When you put pods and bars head-to-head on raw performance, four things matter most.

  • Light output: Total lumens depend on size and chip count. A single pod might run 2,000 to 4,000 lumens. A 30-inch double-row bar can hit 15,000 to 25,000 lumens. The bar puts out more by sheer volume.
  • Beam reach: A bar projects further down the trail because it's mounted higher and has more output to throw. Pods sit lower and reach less far, but they hit the ground in front of the truck more directly.
  • Beam pattern: Both can run spot, flood, or combo patterns. Pods are usually sold in fixed patterns. Bars often mix patterns within one housing.
  • Power draw: Bars pull more current. A 30-inch bar can draw 10 to 15 amps, while a pair of pods runs 3 to 5 amps. Wire the truck accordingly.

In short, bars win on total output and reach. Pod-style low-mount lighting wins on tighter coverage and lower draw.

How Bumper Lights and Bars Change Truck Looks

Performance is part of the answer. Looks count too.
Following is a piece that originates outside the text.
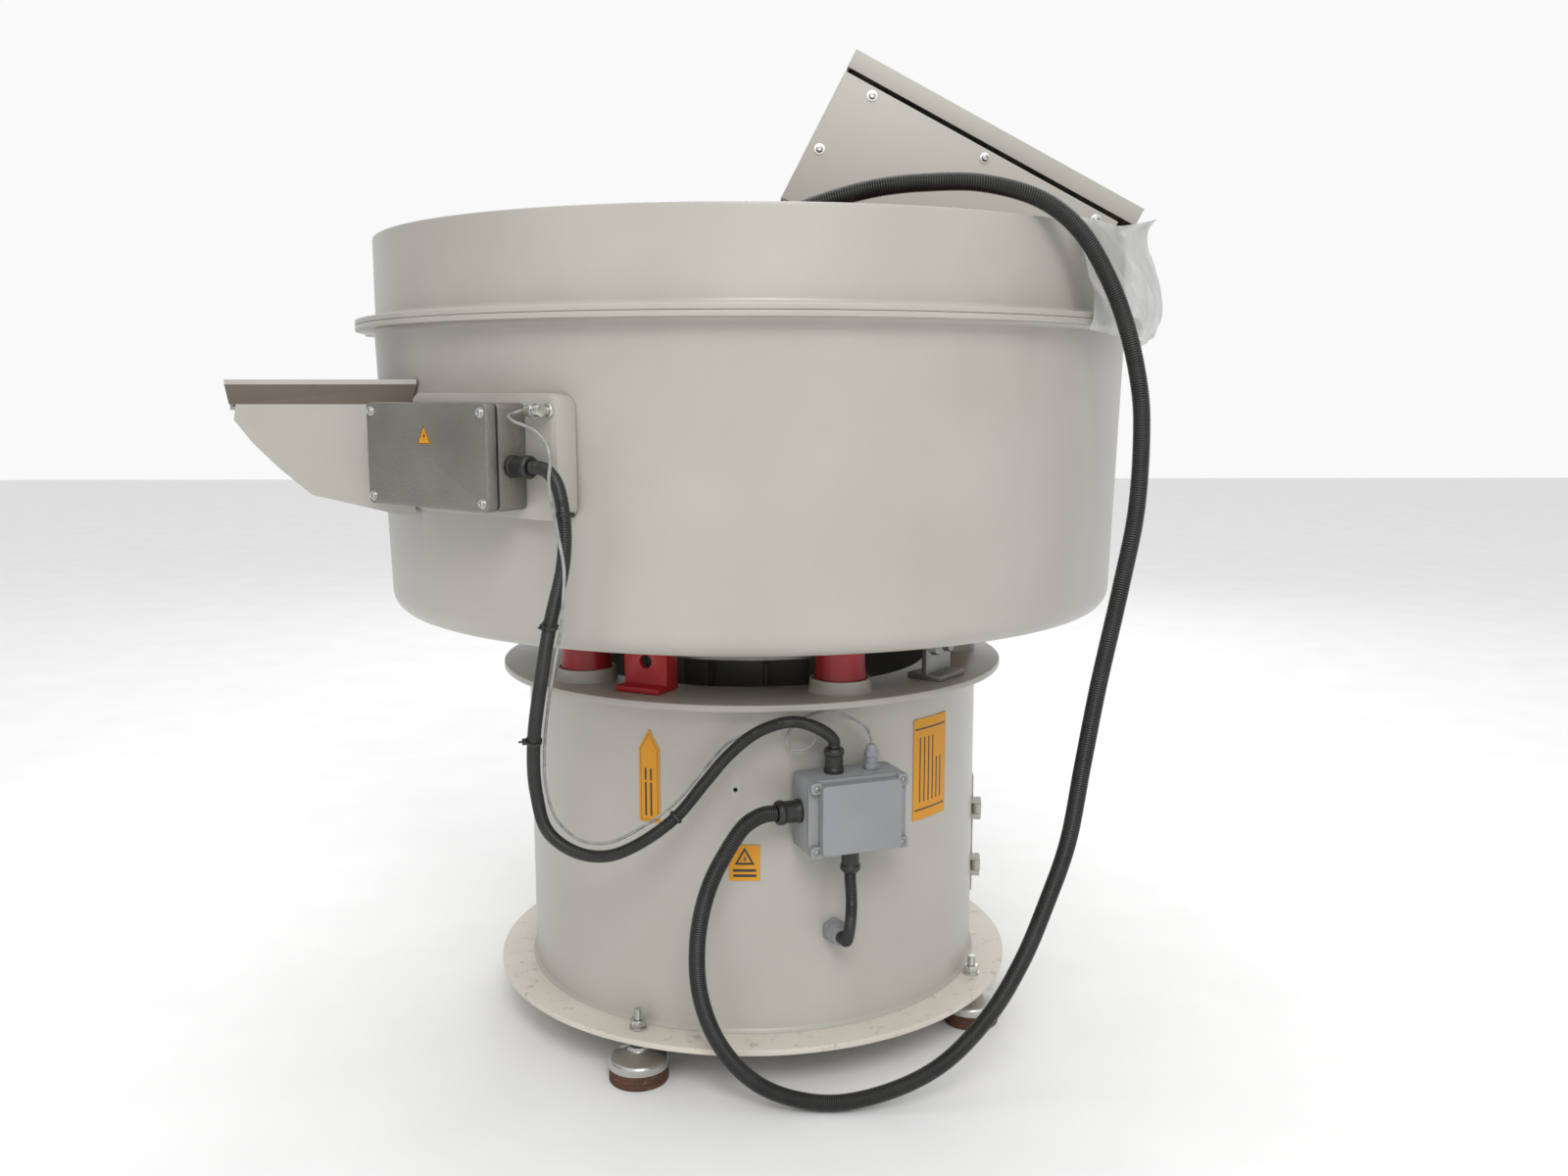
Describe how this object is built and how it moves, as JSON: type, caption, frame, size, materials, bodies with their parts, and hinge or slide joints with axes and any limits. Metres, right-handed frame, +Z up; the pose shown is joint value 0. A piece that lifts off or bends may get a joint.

Off-road builds are personal, and lighting becomes part of the truck's identity.

Pods stay close to the bumper line. They blend into the bumper itself, giving the truck a cleaner front-end profile during the day. They show their function more at night when lit up.

A bar mounted up high is obvious all the time, day or night. It signals the truck means business even when off. Some buyers want that look. Others prefer the cleaner stance of low-mount bumper lights without the high-mount silhouette.

A few aesthetic factors to weigh:

  • Visual height. Bars sit prominently up top. Pods stay tucked low.
  • Daytime presence. Bars catch sun reflections. Pods are easy to overlook.
  • Bumper integration. Pods can fit flush in pre-cut bumper provisions.
  • Roofline impact. A roof bar changes the truck's silhouette from any angle.

Neither look is right or wrong. It depends on the build you're going for. Look at hardware that holds lights in place for mounting brackets that match either choice.

When Each Setup Wins

Picking between the two often comes down to terrain and use case.

Pods at the bumper make more sense for:

  • Tight, twisty trails where the next obstacle is right in front of the truck
  • Slow rock crawling where high-mount lights project too far past the action
  • Builds where keeping the truck looking close to stock during the day matters
  • Lower-power electrical systems that can't afford a big draw

Bars work better for:

  • Open desert running and high-speed dirt where reach matters most
  • Long downhill grades where you need to see far ahead
  • Wide-open terrain like service roads at night
  • Builds where the look of a bar fits the truck's style

Some trails reward one. Other trails reward the other. Knowing which kind of driving you do most makes the call easier.

Running Both for Off-Road Builds

A lot of serious off-road builds end up with both. The combination covers more ground than either does alone.

A typical mixed setup:

  • A bar on the roof or front bumper top for distance
  • Pods are low for close ground coverage
  • Switch panel that controls each set independently

The benefit is flexibility. Hit the high beam for open trail. Hit the low pods for slow-speed work without overexposing the truck's immediate surroundings. The cost is more wiring and more current draw to plan for.

Send a message about your lighting setup if you want help figuring out switches and circuit planning.

Picking LED Bumper Lights vs Light Bars

No single setup wins every situation. The honest pick depends on the terrain you drive most, your truck's electrical budget, how much you care about the daytime look, and whether you plan to add more lights later.

If you want one to start with, LED bumper lights are usually the more forgiving choice. Easier to mount, lower draw, and less obvious if you decide later it wasn't the right move. A pod setup can grow into a full system without committing the whole roof from the start.

Browse the current selection from Salty Gears Off Road to see what's available in both styles.

Frequently Asked Questions

Can I mount LED bumper lights without drilling?

Some yes, some no. Pre-cut bumpers from aftermarket brands often have spots for pods that bolt right in. Stock factory bumpers usually need drilling or a bracket adapter to accept aftermarket pods. Check the bumper before buying lights, since swapping to an aftermarket bumper with built-in light tabs can cost less than custom-fabbed brackets for a stock unit. Going with a model-specific bumper that already has the cutouts is the cleanest path.

Are light bars legal for street use?

It varies by state. Most regions allow off-road bars on private property and trails. On public roads, they typically have to be covered or wired through a switch that disables them when the headlights are on. Check your state's vehicle code before mounting a bar visible from the front. Many buyers install snap-on covers that double as protection during the drive to the trailhead.

How many amps will an LED setup draw?

It depends on size. A pair of compact pods often pulls 3 to 5 amps total. A 30-inch double-row bar can pull 10 to 15 amps. Two bars plus a set of pods can push past 25 amps. That kind of load needs a dedicated circuit with a relay, not just a switch tied into the cabin. Plan wiring for the worst case, then add 25 percent for headroom.

Should pod lights be aimed down or straight ahead?

Down-aimed is more useful for slow trail work. Straight-ahead is more useful when you're moving faster. Most pods can be aimed slightly, so you can adjust after installation. A common compromise is angling them just below horizontal, where they light up the ground 15 to 30 feet in front of the truck without losing too much forward reach.